Recently, I’ve been on the lookout for instances like that. I had thought life was an antagonist you grappled with, and maybe you won. Maybe not. Now, I suspect it’s like a wave forming 100 yards from shore. If you recognize the implications, time things just right, and jump on it, you can have a great ride to shore.

What could the passing of the old bed and the arrival of the new one have possibly meant, or accomplished? Would we just have to wait and see?

Or how about this? One day, I discovered that our big aluminum mailbox at the end of the dirt road had been hammered flat by some twisted, rap rhyming, hell bent, born to be wild miscreant. I’m sure he was cursing like a stevedore as he swung his Louisville slugger.

Other boxes along the road were similarly abused, and some of the posts on which they had perched were leveled as well.
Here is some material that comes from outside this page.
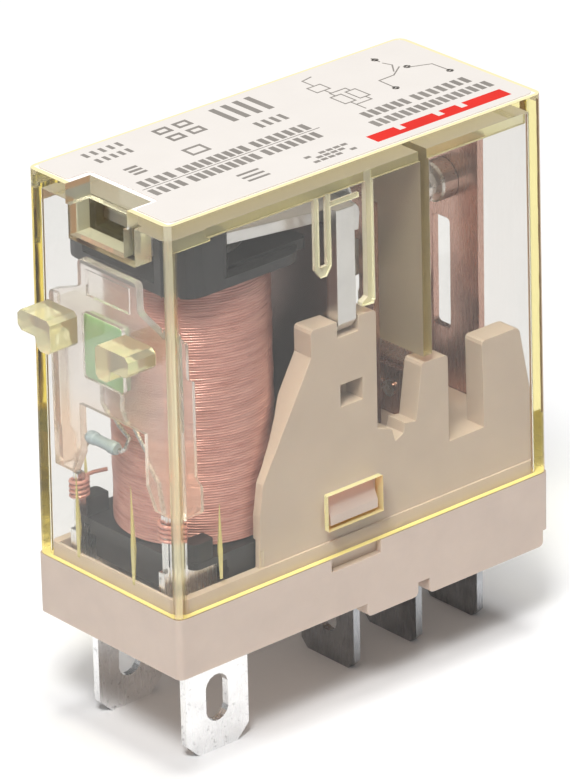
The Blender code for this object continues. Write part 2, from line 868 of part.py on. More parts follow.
def make_lamp(surface):
    low = (CARRIER_X[0] + 0.05, LAMP_Y[0], LAMP_Z[0])
    high = (-12.45, LAMP_Y[1], LAMP_Z[1])
    return add_part("indicator_lamp", box(low, high, 0.2, "x"), surface)


def make_resistor(surface):
    """The lamp's series resistor: a small barrel with a collar at each end."""
    profile = [
        (0, 1.25),
        (0.34, 1.25),
        (0.4, 1.1),
        (0.4, 0.7),
        (0.34, 0.6),
        (0.34, -0.6),
        (0.4, -0.7),
        (0.4, -1.1),
        (0.34, -1.25),
        (0, -1.25),
    ]
    return turned("indicator_resistor", profile, surface, RESISTOR_CENTRE, "y", steps=20)


def lead_routes():
    """The lamp's two leads and the resistor's outer one, down to the tops of the coil terminals' posts."""
    top = LAMP_Z[0] - 0.17
    x = LEAD_X
    post_x = sum(POST_X) / 2
    post_y = COIL_BLADE_Y
    post_top = POST_TOP + 0.05
    resistor_x, _, resistor_z = RESISTOR_CENTRE
    return {
        "lamp_lead_near": [
            (x, -0.5, top),
            (x, -0.5, 14.8),
            (x, -0.9, 14.1),
            (x, -3.5, 11.2),
            (post_x, -post_y + 0.1, 10.0),
            (post_x, -post_y, 9.7),
            (post_x, -post_y, post_top),
        ],
        "lamp_lead_far": [
            (x, 1.3, top),
            (x, 1.3, 14.6),
            (x, 0.2, 13.5),
            (x, -0.7, 13.0),
            (resistor_x, -0.8, 12.5),
            (resistor_x, -0.45, resistor_z),
            (resistor_x, -0.2, resistor_z),
        ],
        "resistor_lead": [
            (resistor_x, 2.6, resistor_z),
            (resistor_x, 2.75, 12.1),
            (x - 0.05, 2.95, 11.6),
            (x - 0.05, 3.8, 10.5),
            (post_x, post_y - 0.1, 9.9),
            (post_x, post_y, 9.65),
            (post_x, post_y, post_top),
        ],
    }


# Assembly -------------------------------------------------------------------------------------------


def main():
    beige = material("beige_polyester", (0.58, 0.49, 0.39), 0.5)
    clear = material("clear_polycarbonate", (0.95, 0.93, 0.72), 0.08, alpha=0.25)
    paper = material("label_film", (0.9, 0.89, 0.85), 0.45)
    charcoal = material("charcoal_nylon", (0.08, 0.082, 0.085), 0.5)
    copper = material("enamelled_copper", (0.75, 0.42, 0.32), 0.3, 0.8)
    iron = material("nickel_plated_iron", (0.72, 0.7, 0.67), 0.3, 1.0)
    silver = material("tinned_brass", (0.78, 0.77, 0.75), 0.25, 1.0)
    bronze = material("spring_bronze", (0.62, 0.42, 0.33), 0.3, 1.0)
    contact = material("contact_silver", (0.8, 0.74, 0.68), 0.28, 1.0)
    spring_steel = material("spring_steel", (0.62, 0.62, 0.6), 0.25, 1.0)
    white = material("card_nylon", (0.85, 0.83, 0.78), 0.5)
    frame = material("carrier_polycarbonate", (0.82, 0.83, 0.83), 0.15, alpha=0.4)
    green = material("green_lamp", (0.4, 0.78, 0.42), 0.25)
    resistor = material("resistor_lacquer", (0.5, 0.55, 0.6), 0.45)

    make_base(beige)
    make_cover(clear)
    make_label(paper)

    make_bobbin(charcoal)
    make_winding(copper)
    make_core(iron)
    make_yoke(iron)
    for name, side in (("near", -1), ("far", 1)):
        make_coil_terminal(f"coil_terminal_{name}", side, silver)
        make_coil_lead(f"coil_lead_{name}", side, copper)

    make_armature(iron)
    make_hinge_spring(spring_steel)
    make_card(white)
    make_moving_spring(bronze)
    make_moving_contact(contact)
    make_nc_terminal(bronze)
    make_common_terminal(bronze)
    make_no_terminal(bronze)
    contact_button("normally_closed_contact", 8.68, LEAF_X - 0.48, 1.1, contact)
    contact_button("normally_open_contact", 12.22, LEAF_X + 0.2 + 0.55 + CONTACT_GAP, 1.25, contact)
    for number, offset in enumerate(RIVET_OFFSETS, 1):
        make_spring_rivet(f"spring_rivet_{number}", offset, silver)

    make_indicator_frame(frame)
    make_lamp(green)
    make_resistor(resistor)
    for name, route in lead_routes().items():
        wire(name, route, LEAD_RADIUS, silver)


clear_scene()
PARTS = new_collection("plug_in_relay")
CUTTERS = new_collection("cutters")
main()
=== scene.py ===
"""The looks of the plug-in relay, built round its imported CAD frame.

Lengths are in millimetres, and MM turns them into Blender's metres.
"""

import math

import bmesh
import bpy
from mathutils import Matrix, Vector, noise


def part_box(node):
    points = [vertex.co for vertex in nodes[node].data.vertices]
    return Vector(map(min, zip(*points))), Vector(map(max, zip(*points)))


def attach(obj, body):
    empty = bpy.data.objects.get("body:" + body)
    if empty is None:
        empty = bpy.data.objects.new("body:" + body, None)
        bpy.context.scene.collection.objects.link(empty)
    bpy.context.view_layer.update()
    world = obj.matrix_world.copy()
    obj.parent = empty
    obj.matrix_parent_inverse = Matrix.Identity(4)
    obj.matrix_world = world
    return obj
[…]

The mailbox next to mine was beaten so badly that it was near death and had to lean against mine just to get through another day.

When I stopped for the mail that deflating day, I decided that I would try to revive my mailbox, so I spent a few minutes hugging, squeezing, and pounding it back into shape. The door doesn’t close right anymore, but at least the mail person can get the bills jammed in there.

That mailbox has stood there unmolested (except for the leaner) for years now. It has escaped attack while boxes to the left and right and from Beetlebung Corner to the Panhandle Road have been repeatedly creamed. What I want to know is, why mine then, why not mine now?

You may say, well, everyone’s mailbox gets trashed now and again. And beds wear out, so you get a new one. And kids learn bad language and practice it. It means nothing in the long run.

But I am not so sure. There may be subtle, important, and difficult to comprehend messages being delivered at each one of these many turning points.